Function: expintegral_li (x) ¶

The Exponential Integral li(x) defined as

$$li(x)=-{\int }_0^x\frac{dt}{\ln t}$$

with $x$ real and $x>1$. (A&S eqn 5.1.3) and (DLMF 6.2E8)

Categories: Exponential Integrals · Special functions ·

Function: expintegral_e (n,z) ¶

The Exponential Integral En(z) (A&S eqn 5.1.4) defined as

$$E_n(z)={\int }_1^{\mathrm{\infty }}\frac{e^{-zt}}{t^n}dt$$

with $\mathrm{R}\mathrm{e}(z)>1$ and $n$ a non-negative integer.

Categories: Exponential Integrals · Special functions ·

Function: expintegral_si (z) ¶

The Exponential Integral Si(z) (A&S eqn 5.2.1) defined as

$$\mathrm{S}\mathrm{i}(z)={\int }_0^z\frac{\sin t}{t}dt$$

Categories: Exponential Integrals · Special functions ·

Function: expintegral_ci (z) ¶

The Exponential Integral Ci(z) (A&S eqn 5.2.2) defined as

$$\mathrm{C}\mathrm{i}(z)=\gamma +\log z+{\int }_0^z\frac{\cos t-1}{t}dt$$

with $|\arg z|<\pi$ .

Categories: Exponential Integrals · Special functions ·

Function: expintegral_shi (z) ¶

The Exponential Integral Shi(z) (A&S eqn 5.2.3) defined as

$$\mathrm{S}\mathrm{h}\mathrm{i}(z)={\int }_0^z\frac{\sinh t}{t}dt$$

Categories: Exponential Integrals · Special functions ·

Function: expintegral_chi (z) ¶

The Exponential Integral Chi(z) (A&S eqn 5.2.4) defined as

$$\mathrm{C}\mathrm{h}\mathrm{i}(z)=\gamma +\log z+{\int }_0^z\frac{\cosh t-1}{t}dt$$

with $|\arg z|<\pi$ .

Categories: Exponential Integrals · Special functions ·

Option variable: expintrep ¶

Default value: false

Change the representation of one of the exponential integrals, expintegral_e(m, z), expintegral_e1, or expintegral_ei to an equivalent form if possible.

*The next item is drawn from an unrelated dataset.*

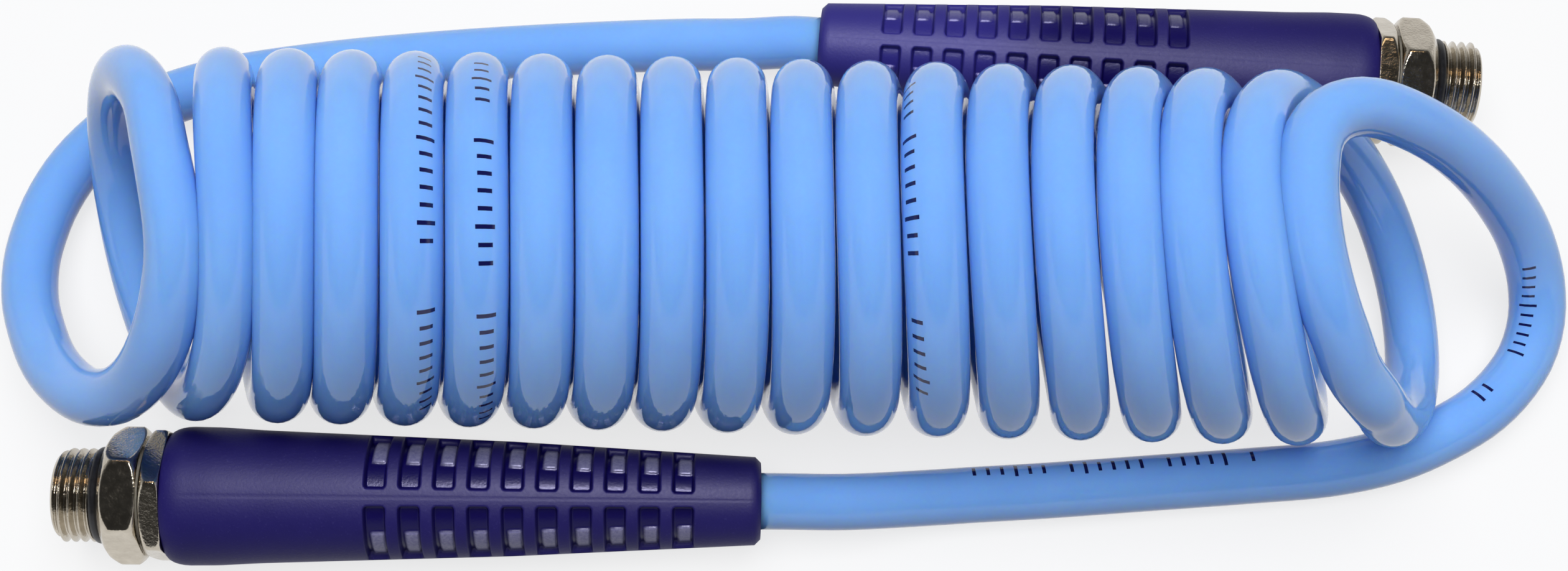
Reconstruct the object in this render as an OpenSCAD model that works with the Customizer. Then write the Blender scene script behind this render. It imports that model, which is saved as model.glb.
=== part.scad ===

Possible values for expintrep are false, gamma_incomplete, expintegral_e1, expintegral_ei, expintegral_li, expintegral_trig, or expintegral_hyp.

false means that the representation is not changed. Other values indicate the representation is to be changed to use the function specified where expintegral_trig means expintegral_si, expintegral_ci, and expintegral_hyp means expintegral_shi or expintegral_chi.

Categories: Exponential Integrals ·

Option variable: expintexpand ¶

Default value: false

Expand expintegral_e(n,z) for half integral values in terms of erfc or erf and for positive integers in terms of expintegral_ei.

Categories: Exponential Integrals ·